● **Task to complete**
Every line in the listing below from the one with "Keep writing the" through the one with "beside, cut, seed)" is to be reproduced exactly, both ends included; leave out the rest.

● **Supplied data**
####################
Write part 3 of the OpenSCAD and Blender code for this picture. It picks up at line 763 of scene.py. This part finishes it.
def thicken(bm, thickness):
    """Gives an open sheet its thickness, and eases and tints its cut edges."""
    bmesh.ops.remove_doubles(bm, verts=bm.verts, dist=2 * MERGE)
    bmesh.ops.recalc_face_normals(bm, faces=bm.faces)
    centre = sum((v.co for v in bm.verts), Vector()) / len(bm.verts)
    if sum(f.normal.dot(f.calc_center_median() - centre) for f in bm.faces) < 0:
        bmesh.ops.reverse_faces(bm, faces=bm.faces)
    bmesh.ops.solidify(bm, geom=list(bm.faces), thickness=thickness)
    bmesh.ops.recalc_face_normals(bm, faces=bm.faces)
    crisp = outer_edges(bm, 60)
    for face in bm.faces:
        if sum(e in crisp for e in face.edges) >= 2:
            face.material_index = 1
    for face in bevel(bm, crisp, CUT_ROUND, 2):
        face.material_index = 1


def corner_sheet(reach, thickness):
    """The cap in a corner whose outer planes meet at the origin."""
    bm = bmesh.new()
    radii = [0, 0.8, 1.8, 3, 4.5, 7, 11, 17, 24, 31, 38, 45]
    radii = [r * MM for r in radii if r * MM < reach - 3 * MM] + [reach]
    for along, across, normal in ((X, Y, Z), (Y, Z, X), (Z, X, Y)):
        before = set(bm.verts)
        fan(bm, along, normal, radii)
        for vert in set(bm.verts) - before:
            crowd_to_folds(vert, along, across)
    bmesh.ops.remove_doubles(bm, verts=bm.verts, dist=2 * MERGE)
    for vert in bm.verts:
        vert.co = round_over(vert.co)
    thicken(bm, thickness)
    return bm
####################
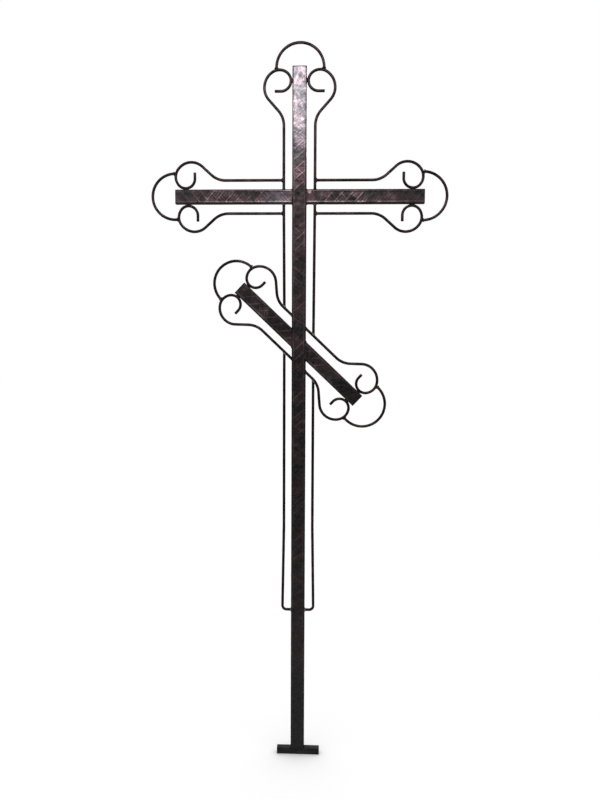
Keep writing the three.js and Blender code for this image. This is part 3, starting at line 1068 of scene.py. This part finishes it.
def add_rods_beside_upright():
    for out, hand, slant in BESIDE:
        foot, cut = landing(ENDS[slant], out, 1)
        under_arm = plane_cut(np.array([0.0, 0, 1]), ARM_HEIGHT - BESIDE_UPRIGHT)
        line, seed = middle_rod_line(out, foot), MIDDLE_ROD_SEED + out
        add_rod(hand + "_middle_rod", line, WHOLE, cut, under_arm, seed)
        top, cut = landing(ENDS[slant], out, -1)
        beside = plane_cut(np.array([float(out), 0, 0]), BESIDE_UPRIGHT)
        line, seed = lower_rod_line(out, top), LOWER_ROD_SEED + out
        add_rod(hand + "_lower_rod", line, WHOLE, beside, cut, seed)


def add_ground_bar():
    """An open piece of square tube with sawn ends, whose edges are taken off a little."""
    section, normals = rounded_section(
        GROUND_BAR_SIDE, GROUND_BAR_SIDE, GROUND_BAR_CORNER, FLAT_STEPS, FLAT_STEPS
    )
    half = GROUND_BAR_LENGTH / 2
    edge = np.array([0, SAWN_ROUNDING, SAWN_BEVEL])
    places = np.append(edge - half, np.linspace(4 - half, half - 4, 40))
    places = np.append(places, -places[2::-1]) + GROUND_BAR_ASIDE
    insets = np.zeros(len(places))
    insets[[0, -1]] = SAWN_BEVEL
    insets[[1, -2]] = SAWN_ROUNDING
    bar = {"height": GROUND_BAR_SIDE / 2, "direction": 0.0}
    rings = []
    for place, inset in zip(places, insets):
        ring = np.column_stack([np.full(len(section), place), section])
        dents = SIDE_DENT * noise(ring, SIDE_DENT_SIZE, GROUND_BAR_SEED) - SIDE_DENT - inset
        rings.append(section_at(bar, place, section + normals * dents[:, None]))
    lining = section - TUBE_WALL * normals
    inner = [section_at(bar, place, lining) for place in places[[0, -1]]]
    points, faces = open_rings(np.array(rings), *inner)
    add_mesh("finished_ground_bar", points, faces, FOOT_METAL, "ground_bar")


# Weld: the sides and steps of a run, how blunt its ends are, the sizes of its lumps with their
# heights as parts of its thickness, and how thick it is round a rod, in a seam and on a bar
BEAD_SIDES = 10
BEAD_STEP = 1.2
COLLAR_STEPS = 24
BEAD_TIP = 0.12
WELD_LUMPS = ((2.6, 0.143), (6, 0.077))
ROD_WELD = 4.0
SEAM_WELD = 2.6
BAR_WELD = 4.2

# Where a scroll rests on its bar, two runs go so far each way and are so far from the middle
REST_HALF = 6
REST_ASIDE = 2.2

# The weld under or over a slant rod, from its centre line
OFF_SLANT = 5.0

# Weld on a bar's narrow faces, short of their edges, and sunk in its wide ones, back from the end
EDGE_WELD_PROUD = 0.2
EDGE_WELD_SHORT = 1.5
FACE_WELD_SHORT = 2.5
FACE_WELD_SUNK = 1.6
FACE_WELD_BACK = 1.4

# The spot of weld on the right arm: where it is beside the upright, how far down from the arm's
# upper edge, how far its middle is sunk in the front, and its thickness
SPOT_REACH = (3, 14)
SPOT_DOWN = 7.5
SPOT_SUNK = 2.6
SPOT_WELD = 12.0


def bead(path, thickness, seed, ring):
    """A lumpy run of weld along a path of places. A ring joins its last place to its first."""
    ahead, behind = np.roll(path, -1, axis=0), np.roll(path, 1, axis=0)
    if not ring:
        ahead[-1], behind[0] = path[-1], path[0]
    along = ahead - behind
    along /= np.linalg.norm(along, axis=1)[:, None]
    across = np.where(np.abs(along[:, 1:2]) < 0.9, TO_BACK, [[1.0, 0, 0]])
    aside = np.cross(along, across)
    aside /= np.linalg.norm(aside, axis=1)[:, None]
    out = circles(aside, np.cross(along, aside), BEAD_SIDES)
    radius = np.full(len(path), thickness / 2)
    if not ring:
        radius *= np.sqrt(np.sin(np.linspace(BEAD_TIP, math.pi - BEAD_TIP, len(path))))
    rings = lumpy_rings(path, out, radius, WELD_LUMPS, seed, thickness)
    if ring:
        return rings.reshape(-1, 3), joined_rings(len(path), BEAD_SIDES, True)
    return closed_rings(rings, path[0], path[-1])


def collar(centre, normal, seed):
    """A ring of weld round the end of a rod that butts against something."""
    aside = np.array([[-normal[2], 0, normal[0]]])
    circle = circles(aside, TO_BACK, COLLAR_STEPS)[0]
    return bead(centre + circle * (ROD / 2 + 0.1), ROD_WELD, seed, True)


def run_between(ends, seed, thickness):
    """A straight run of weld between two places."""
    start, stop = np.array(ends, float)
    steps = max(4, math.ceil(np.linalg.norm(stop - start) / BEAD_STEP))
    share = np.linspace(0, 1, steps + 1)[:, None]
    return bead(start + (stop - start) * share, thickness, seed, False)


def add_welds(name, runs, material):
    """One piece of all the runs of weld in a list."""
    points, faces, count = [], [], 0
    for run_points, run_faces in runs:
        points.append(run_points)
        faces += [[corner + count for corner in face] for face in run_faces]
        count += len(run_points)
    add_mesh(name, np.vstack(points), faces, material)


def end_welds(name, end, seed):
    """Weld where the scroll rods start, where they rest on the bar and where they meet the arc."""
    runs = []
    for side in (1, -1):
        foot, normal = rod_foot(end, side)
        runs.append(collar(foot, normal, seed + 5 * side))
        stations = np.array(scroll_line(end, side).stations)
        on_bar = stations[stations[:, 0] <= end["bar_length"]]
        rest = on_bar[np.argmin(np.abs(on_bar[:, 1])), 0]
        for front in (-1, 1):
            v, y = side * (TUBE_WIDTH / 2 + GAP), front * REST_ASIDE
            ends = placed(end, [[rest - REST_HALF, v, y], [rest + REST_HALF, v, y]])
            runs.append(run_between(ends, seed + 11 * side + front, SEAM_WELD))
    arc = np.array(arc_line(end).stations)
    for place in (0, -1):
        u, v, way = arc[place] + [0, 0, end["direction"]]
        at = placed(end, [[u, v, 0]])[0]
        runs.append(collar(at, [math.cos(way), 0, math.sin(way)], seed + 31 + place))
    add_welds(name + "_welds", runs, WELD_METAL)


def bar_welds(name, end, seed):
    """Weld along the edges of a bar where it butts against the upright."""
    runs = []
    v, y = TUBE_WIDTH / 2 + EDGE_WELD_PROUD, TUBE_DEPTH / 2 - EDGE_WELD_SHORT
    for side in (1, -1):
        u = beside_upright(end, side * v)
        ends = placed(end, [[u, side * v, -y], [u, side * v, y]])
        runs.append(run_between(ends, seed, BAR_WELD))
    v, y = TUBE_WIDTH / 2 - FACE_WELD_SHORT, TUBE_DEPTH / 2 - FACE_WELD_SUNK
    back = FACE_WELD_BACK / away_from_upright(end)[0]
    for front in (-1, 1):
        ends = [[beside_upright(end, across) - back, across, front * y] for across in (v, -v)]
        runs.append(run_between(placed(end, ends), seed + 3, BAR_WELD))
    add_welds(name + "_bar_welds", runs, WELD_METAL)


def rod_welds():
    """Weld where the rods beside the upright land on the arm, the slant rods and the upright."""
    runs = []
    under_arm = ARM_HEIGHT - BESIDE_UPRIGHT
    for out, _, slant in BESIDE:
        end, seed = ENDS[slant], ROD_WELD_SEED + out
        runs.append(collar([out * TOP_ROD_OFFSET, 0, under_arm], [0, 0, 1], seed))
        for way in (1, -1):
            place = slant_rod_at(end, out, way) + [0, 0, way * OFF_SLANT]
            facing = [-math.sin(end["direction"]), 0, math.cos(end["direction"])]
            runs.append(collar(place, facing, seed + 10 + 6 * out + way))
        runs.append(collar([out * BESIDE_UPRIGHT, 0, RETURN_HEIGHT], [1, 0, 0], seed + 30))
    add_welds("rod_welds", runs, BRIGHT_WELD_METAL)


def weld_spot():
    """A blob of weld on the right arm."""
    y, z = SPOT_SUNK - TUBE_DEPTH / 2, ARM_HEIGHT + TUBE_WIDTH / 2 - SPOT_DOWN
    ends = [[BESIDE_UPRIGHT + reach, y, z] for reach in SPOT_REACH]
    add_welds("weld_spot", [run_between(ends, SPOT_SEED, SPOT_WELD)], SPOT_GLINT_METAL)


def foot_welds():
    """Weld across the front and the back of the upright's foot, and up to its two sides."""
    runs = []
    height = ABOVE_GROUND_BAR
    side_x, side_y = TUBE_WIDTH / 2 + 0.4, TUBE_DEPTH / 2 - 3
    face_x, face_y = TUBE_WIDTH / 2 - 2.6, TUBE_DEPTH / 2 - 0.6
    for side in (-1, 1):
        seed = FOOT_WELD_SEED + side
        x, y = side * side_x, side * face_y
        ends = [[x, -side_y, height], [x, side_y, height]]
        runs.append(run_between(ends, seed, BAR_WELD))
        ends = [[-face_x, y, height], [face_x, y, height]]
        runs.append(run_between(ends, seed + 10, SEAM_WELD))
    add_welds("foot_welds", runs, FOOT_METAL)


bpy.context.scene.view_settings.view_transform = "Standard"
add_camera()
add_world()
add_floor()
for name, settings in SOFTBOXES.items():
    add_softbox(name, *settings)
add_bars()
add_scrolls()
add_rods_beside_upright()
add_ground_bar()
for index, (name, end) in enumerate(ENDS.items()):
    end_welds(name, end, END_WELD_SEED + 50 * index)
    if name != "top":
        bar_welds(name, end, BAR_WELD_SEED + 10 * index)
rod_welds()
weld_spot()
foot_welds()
####################
● **Answer to this task**
Keep writing the three.js and Blender code for this image. This is part 3, starting at line 1068 of scene.py. This part finishes it.
def add_rods_beside_upright():
    for out, hand, slant in BESIDE:
        foot, cut = landing(ENDS[slant], out, 1)
        under_arm = plane_cut(np.array([0.0, 0, 1]), ARM_HEIGHT - BESIDE_UPRIGHT)
        line, seed = middle_rod_line(out, foot), MIDDLE_ROD_SEED + out
        add_rod(hand + "_middle_rod", line, WHOLE, cut, under_arm, seed)
        top, cut = landing(ENDS[slant], out, -1)
        beside = plane_cut(np.array([float(out), 0, 0]), BESIDE_UPRIGHT)
        line, seed = lower_rod_line(out, top), LOWER_ROD_SEED + out
        add_rod(hand + "_lower_rod", line, WHOLE, beside, cut, seed)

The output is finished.